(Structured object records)
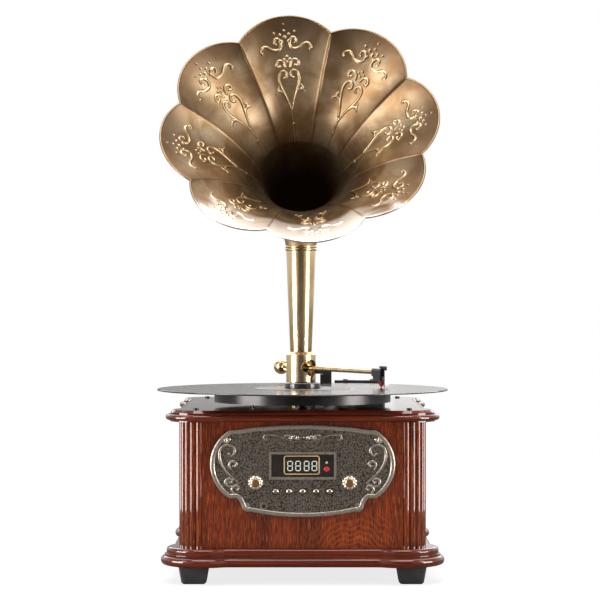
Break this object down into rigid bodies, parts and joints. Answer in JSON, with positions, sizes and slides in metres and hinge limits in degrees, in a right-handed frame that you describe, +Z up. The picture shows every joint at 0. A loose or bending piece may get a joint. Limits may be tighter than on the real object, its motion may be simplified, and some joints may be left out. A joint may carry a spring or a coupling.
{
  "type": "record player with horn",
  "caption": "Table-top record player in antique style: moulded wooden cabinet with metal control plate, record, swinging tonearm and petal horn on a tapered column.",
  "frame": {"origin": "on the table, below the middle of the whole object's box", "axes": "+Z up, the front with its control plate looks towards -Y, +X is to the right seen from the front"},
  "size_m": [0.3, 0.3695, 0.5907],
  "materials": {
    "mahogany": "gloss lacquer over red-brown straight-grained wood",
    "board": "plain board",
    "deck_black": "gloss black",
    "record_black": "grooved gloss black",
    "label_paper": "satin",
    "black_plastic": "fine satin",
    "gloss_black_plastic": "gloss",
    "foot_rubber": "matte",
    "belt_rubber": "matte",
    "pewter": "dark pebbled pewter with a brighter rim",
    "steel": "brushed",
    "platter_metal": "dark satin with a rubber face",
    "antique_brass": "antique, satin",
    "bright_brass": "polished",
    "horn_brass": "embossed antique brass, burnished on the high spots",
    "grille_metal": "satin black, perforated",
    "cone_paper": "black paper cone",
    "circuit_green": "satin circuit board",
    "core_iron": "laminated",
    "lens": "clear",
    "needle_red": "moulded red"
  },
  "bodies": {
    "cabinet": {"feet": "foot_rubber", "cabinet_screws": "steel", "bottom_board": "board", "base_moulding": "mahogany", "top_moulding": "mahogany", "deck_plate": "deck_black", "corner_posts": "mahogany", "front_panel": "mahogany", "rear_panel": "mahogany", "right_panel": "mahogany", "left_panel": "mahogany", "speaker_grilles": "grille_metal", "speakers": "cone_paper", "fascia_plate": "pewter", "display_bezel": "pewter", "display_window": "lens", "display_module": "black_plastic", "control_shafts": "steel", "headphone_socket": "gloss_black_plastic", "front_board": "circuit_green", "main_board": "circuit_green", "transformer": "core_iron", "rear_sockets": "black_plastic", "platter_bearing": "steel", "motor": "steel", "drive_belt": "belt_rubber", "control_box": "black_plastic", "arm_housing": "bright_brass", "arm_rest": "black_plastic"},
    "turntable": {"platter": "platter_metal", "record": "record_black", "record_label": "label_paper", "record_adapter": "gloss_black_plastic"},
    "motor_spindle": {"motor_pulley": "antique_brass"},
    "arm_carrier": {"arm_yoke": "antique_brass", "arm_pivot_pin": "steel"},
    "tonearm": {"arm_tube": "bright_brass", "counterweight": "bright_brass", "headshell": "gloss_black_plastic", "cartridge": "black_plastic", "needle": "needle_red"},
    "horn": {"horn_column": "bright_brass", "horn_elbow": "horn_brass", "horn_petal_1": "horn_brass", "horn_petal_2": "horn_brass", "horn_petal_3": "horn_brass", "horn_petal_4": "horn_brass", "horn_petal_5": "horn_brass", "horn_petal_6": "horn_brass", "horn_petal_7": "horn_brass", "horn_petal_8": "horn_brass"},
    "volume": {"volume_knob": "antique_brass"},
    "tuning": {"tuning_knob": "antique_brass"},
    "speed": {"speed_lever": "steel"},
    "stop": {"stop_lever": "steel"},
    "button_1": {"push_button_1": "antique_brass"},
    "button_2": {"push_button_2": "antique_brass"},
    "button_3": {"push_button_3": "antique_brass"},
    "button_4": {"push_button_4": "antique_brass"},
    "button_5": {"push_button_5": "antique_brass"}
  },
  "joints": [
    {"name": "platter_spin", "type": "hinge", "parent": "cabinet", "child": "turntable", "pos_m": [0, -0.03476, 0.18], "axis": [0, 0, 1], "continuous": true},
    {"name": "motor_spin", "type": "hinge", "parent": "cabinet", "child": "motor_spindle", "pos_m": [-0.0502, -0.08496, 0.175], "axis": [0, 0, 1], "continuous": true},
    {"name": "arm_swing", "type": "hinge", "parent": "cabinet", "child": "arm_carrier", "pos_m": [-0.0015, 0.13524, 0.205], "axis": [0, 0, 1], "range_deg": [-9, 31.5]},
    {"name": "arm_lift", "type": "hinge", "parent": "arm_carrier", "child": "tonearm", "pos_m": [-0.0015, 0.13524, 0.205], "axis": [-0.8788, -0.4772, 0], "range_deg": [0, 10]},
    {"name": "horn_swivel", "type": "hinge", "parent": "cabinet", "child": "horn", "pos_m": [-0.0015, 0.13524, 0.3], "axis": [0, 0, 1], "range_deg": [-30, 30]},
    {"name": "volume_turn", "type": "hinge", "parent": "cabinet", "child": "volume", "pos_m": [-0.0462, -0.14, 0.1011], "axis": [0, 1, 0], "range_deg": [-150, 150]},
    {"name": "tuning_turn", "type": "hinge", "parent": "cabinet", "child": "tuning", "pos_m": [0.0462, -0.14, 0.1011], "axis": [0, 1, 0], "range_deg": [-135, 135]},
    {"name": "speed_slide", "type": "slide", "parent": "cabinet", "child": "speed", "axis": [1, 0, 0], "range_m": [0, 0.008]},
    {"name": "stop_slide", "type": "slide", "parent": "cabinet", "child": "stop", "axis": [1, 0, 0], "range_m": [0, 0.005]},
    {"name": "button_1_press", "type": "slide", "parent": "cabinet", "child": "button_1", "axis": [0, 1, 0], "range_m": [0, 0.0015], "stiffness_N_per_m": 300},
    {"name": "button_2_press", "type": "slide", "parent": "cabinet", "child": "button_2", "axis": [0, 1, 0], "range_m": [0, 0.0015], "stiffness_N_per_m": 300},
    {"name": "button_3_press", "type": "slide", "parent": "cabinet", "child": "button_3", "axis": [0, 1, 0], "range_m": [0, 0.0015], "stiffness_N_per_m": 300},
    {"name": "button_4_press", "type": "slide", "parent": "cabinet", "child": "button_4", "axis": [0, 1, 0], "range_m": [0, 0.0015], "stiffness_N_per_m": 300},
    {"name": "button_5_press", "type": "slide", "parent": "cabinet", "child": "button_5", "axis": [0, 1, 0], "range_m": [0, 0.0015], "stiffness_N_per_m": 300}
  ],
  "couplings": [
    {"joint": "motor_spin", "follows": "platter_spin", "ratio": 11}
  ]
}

--

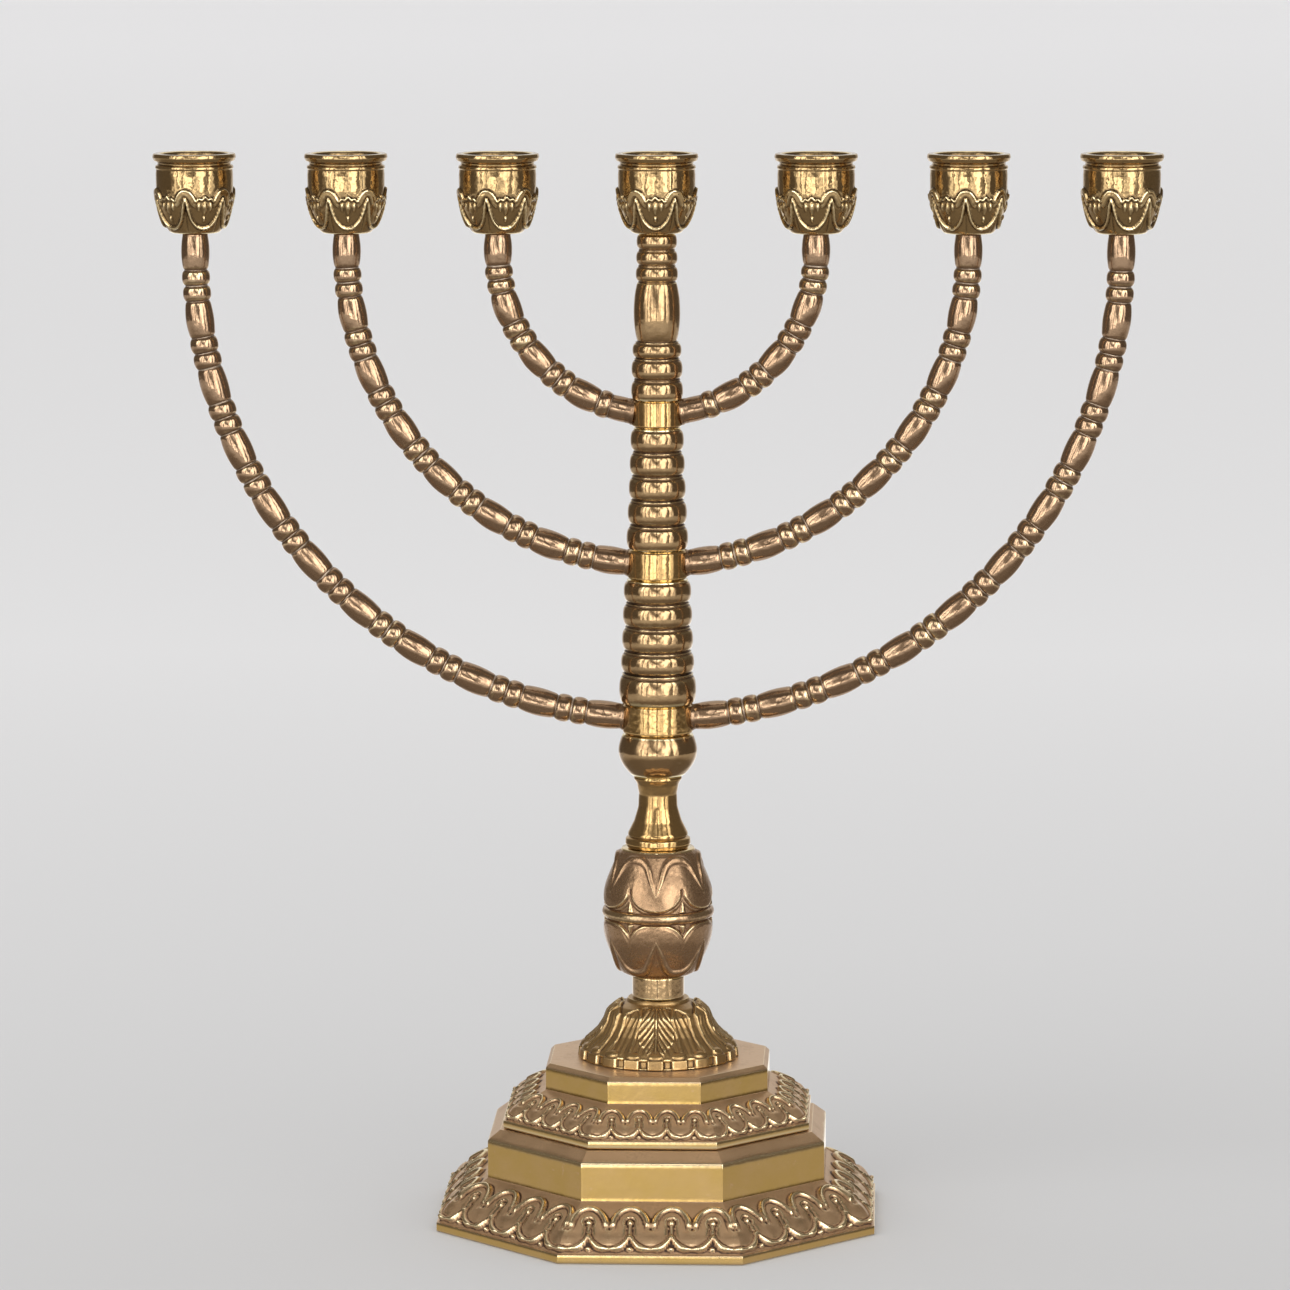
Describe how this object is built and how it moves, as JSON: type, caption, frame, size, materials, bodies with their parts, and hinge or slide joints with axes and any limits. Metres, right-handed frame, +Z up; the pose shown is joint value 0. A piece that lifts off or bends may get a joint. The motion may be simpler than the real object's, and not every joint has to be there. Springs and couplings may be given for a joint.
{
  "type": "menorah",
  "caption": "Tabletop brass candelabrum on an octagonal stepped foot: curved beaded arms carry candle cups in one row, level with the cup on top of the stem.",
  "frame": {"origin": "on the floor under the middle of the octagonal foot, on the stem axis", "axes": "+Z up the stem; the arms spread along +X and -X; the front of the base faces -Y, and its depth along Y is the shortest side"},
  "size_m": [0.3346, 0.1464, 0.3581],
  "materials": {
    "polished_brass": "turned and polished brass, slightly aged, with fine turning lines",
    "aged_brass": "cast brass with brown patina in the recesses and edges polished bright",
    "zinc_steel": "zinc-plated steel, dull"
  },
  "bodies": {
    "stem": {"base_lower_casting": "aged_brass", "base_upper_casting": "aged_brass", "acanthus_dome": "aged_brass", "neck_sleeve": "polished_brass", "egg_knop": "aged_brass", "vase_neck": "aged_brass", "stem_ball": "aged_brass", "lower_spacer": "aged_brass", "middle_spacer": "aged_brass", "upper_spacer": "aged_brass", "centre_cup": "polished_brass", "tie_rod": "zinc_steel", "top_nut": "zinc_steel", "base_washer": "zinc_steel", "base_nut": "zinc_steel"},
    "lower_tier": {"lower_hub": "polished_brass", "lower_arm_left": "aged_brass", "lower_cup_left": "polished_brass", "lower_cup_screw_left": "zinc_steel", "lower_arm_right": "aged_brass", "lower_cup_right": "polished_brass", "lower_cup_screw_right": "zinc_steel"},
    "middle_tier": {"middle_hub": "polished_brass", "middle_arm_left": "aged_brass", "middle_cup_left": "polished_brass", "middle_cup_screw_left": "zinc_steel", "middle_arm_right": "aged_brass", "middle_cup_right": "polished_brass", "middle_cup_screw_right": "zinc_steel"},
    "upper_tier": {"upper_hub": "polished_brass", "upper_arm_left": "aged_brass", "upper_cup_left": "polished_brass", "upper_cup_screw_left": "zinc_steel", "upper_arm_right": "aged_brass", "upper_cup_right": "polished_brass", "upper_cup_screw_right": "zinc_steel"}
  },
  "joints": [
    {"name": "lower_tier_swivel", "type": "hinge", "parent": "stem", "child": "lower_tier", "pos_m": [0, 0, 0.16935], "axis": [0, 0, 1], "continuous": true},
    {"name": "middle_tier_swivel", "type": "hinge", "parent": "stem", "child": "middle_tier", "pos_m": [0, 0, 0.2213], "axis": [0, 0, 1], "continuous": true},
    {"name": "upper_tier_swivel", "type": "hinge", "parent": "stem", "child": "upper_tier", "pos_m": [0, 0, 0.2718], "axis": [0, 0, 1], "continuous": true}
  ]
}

**Set problem**
From the listing above, collect each line in which the string "handed" appears.

**Answer for the task**
Break this object down into rigid bodies, parts and joints. Answer in JSON, with positions, sizes and slides in metres and hinge limits in degrees, in a right-handed frame that you describe, +Z up. The picture shows every joint at 0. A loose or bending piece may get a joint. Limits may be tighter than on the real object, its motion may be simplified, and some joints may be left out. A joint may carry a spring or a coupling.
Describe how this object is built and how it moves, as JSON: type, caption, frame, size, materials, bodies with their parts, and hinge or slide joints with axes and any limits. Metres, right-handed frame, +Z up; the pose shown is joint value 0. A piece that lifts off or bends may get a joint. The motion may be simpler than the real object's, and not every joint has to be there. Springs and couplings may be given for a joint.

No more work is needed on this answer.